In seeking to obtain First Step Act credits, Petitioner argues that he has essentially been deprived of his credits in violation of the Ex Post Facto Clause. Petitioner's contention misunderstands the situation - Petitioner was not so much deprived of credits he already earned, as he was simply rendered ineligible to apply them to his sentence by his reinstated order of removal. See, e.g., Gonzalez-Garcia v. FCIBerlin, Warden, No. 23-91, 2023 WL 3020872, at *2 (D.N.H. Apr. 20,2023) (while alien subject to reinstated order of removal may have earned credits under the First Step Act, he is ineligible to apply them towards early release); Albarran v. Boncher, No. 22-11777, 2023 WL 3435553, at *1-2 (D. Mass. May 11, 2023) (while aliens with removal orders may earn credits under the Act, they may not apply them towards early release). Thus, while Petitioner may not apply his First Step Act credits, he did not technically “lose” them. In any event, the same statute which granted him the ability to earn the credits is the same enactment which denies him the ability to apply them to his release, and Petitioner's entitlement to earn credits was thus from the beginning subject to the proviso that he would be unable to apply those credits if he were ever the subject of an order of removal. Therefore, this Court perceives no Ex Post Facto violation in this instance.
In his next argument, Petitioner contends that he wishes to “appeal” his reinstated order of removal before this Court. However, as previously explained, Petitioner is not entitled to have this Court review, reopen, or invalidate his reinstated removal order. 8 U.S.C. § 1231(a)(5). Indeed, this Court is without any jurisdiction to review a final order of removal, reinstated or otherwise, through a habeas petition. See 8 U.S.C. § 1252(a)(5) (a “petition for review with [the] appropriate court of appeals . . . shall be the sole and exclusive means of judicial review of an order of removal” notwithstanding the federal habeas statute). This Court is thus without jurisdiction to review Petitioner's reinstated order of removal.
In his final claim, Petitioner contends that he was held beyond his release date because a BOP website had previously listed his release date as February 2023, rather than February 2024. This earlier release date, however, was premised on Petitioner being eligible to apply his First Step Act credits towards early release. However, by the time Petitioner filed this matter, his order of removal had been reinstated as of the date of his prior removal order, i.e. before the date of his current conviction and sentence and Petitioner was not entitled to apply those credits towards his release.
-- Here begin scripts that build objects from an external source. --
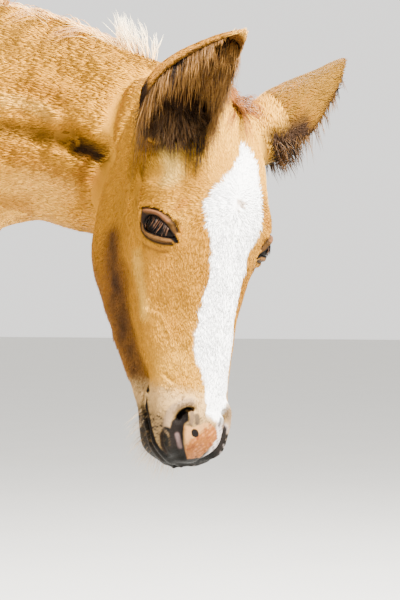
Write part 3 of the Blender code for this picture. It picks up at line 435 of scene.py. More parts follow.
class Clay:
    """A skin's points, with the strokes that model them."""

    def __init__(self, piece: bpy.types.Object) -> None:
        """Reads the piece's points."""
        self.piece = piece
        self.points, self.normals = Bench.read(piece)

    def done(self) -> None:
        """Puts the modelled points back."""
        Bench.write(self.piece, self.points)

    def settle(self, path: list[Vector]) -> list[Vector]:
        """Moves each point of a path to the nearest point of the skin."""
        spots = (np.array(p) for p in path)
        return [Vector(self.points[np.argmin(((self.points - p) ** 2).sum(1))]) for p in spots]

    def press(
        self, plan: "Plan", path: Table, reach: float, amount: float, way: Vector | None = None
    ) -> None:
        """Raises a ridge, or sinks a groove, along a stroke drawn in a flat view."""
        fade = np.clip(1 - (plan.far(self.points, path) / reach) ** 2, 0, 1) ** 2
        push = self.normals if way is None else np.array(way)
        self.points = self.points + push * (fade * amount)[:, None]

    def swell(self, centre: Vector, reach: float | tuple[float, ...], amount: float) -> None:
        """Pushes the skin out near a place, or in where the amount is negative."""
        far = (self.points - np.array(centre)) / np.array(reach)
        near = (far**2).sum(1) < 1
        fade = (1 - (far[near] ** 2).sum(1)) ** 2
        self.points[near] += self.normals[near] * (fade * amount)[:, None]

    def crease(self, path: list[Vector], reach: float, amount: float) -> None:
        """Raises a ridge along a path, or sinks a groove where the amount is negative."""
        near, far = near_path(self.points, path, reach)
        fade = np.clip(1 - (far / reach) ** 2, 0, 1) ** 2
        self.points[near] += self.normals[near] * (fade * amount)[:, None]


@dataclass
class Plan:
    """A flat view of a part of the skin, in which strokes and outlines are drawn.

    Places are pairs: distance to its right and distance up, from its middle.
    """

    middle: Vector
    right: Vector
    up: Vector
    out: Vector
    reach: float
    behind: float

    def spots(self, points: np.ndarray) -> tuple[np.ndarray, np.ndarray]:
        """Which of the points are in the view, and where they are in it."""
        spots = points - np.array(self.middle)
        near = (spots**2).sum(1) < self.reach**2
        chosen = np.flatnonzero(near & (spots @ np.array(self.out) > self.behind))
        axes = np.array((self.right, self.up))
        return chosen, spots[chosen] @ axes.T

    def far(self, points: np.ndarray, path: Table | np.ndarray) -> np.ndarray:
        """Each point's distance from a stroke in the view."""
        chosen, spots = self.spots(points)
        found = np.full(len(points), 1.0)
        found[chosen] = from_path(spots, np.array(path))
        return found

    def inside(self, points: np.ndarray, outline: Table | np.ndarray) -> np.ndarray:
        """Each point's distance inside an outline in the view, negative outside it."""
        ends = np.array([*outline, outline[0]])
        found, (chosen, spots) = self.far(points, ends), self.spots(points)
        within = np.zeros(len(chosen), bool)
        for (a0, b0), (a1, b1) in zip(ends[:-1], ends[1:]):
            crosses = (b0 > spots[:, 1]) != (b1 > spots[:, 1])
            slope = (a1 - a0) / (b1 - b0) if b1 != b0 else 0.0
            within ^= crosses & (spots[:, 0] < a0 + (spots[:, 1] - b0) * slope)
        found *= -1
        found[chosen[within]] *= -1
        return found

    def band(self, points: np.ndarray, path: Table | np.ndarray, width: float, soft: float) -> np.ndarray:
        """A share of 1 within a width of a stroke, fading over a soft edge."""
        return 1 - smooth_step(self.far(points, path), width, width + soft)


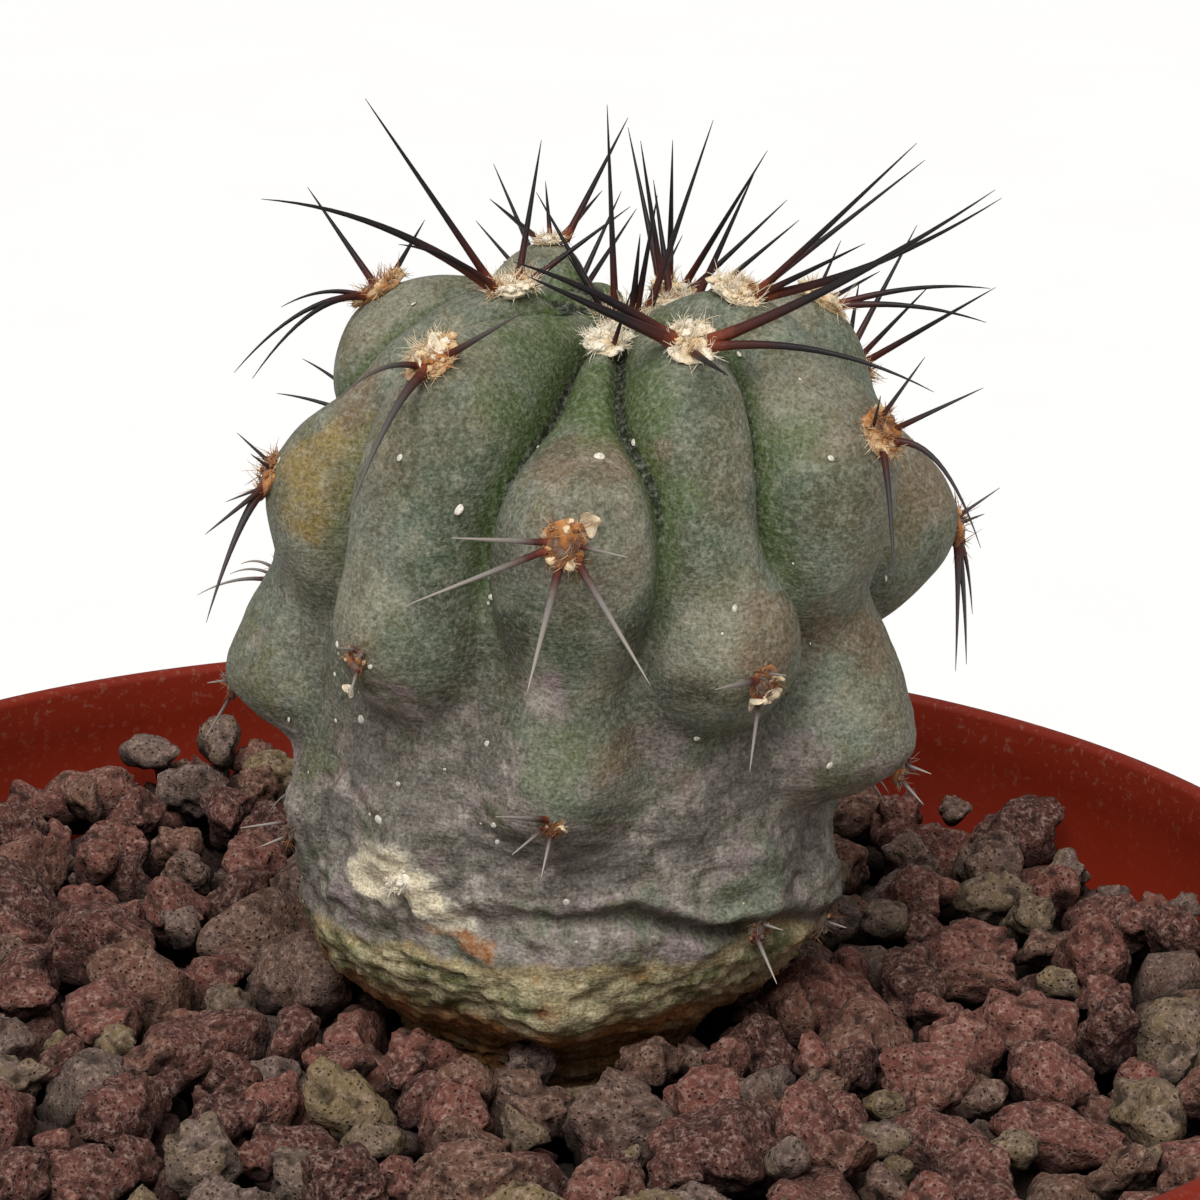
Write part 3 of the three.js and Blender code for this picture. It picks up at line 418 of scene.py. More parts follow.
def skinMaterial():
    # epidermis: living skin under a dull wax bloom, so highlights are broad and faint
    # and the colour is powdery
    look = skinLook
    material, tree, shader, place = newMaterial("waxyEpidermis")
    colour = linear(look["ground"])
    for i, (mask, size, ragged, low, high, strength, tone) in enumerate(look["layers"]):
        patches = addNode(tree, "ShaderNodeTexNoise", {
            "Vector": place, "W": 1.7 * i, "Scale": 1 / size, "Detail": 4.0, "Roughness": 0.65},
            noise_dimensions="4D")
        if mask:
            layer = addNode(tree, "ShaderNodeAttribute", attribute_name=mask).outputs["Fac"]
            patches = addNode(tree, "ShaderNodeMath", {0: patches, 1: ragged, 2: layer},
                              operation="MULTIPLY_ADD")
        share = addNode(tree, "ShaderNodeMapRange", {
            "Value": patches, "From Min": low, "From Max": high, "To Max": strength},
            interpolation_type="SMOOTHSTEP")
        colour = addNode(tree, "ShaderNodeMix", {0: share, 6: colour, 7: linear(tone)},
                         data_type="RGBA").outputs[2]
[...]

Thus, under the Act's provisions, Petitioner's release date remains February 2024, and Petitioner has provided nothing which shows that he was entitled to an earlier release date at the time he filed this habeas matter, As Petitioner has not been held beyond his applicable release date as of the time this Court gained habeas jurisdiction over him through the filing of his original petition in August 2023, Petitioner's claim of being overheld is without merit. Thus, because all of Petitioner's claims are without merit, his amended petition must be dismissed without prejudice at this time.
While Petitioner may have had a better argument that he had been held overlong prior to the retroactive reinstatement of his order of removal, that ship sailed, and any such argument became moot, when the order of removal was reinstated, which occurred before the filing of the current habeas petition.
IV. CONCLUSION
For the reasons expressed above, Petitioner's amended habeas petition (ECF No. 1) is DISMISSED WITHOUT PREJUDICE. An order consistent with this Opinion will be entered.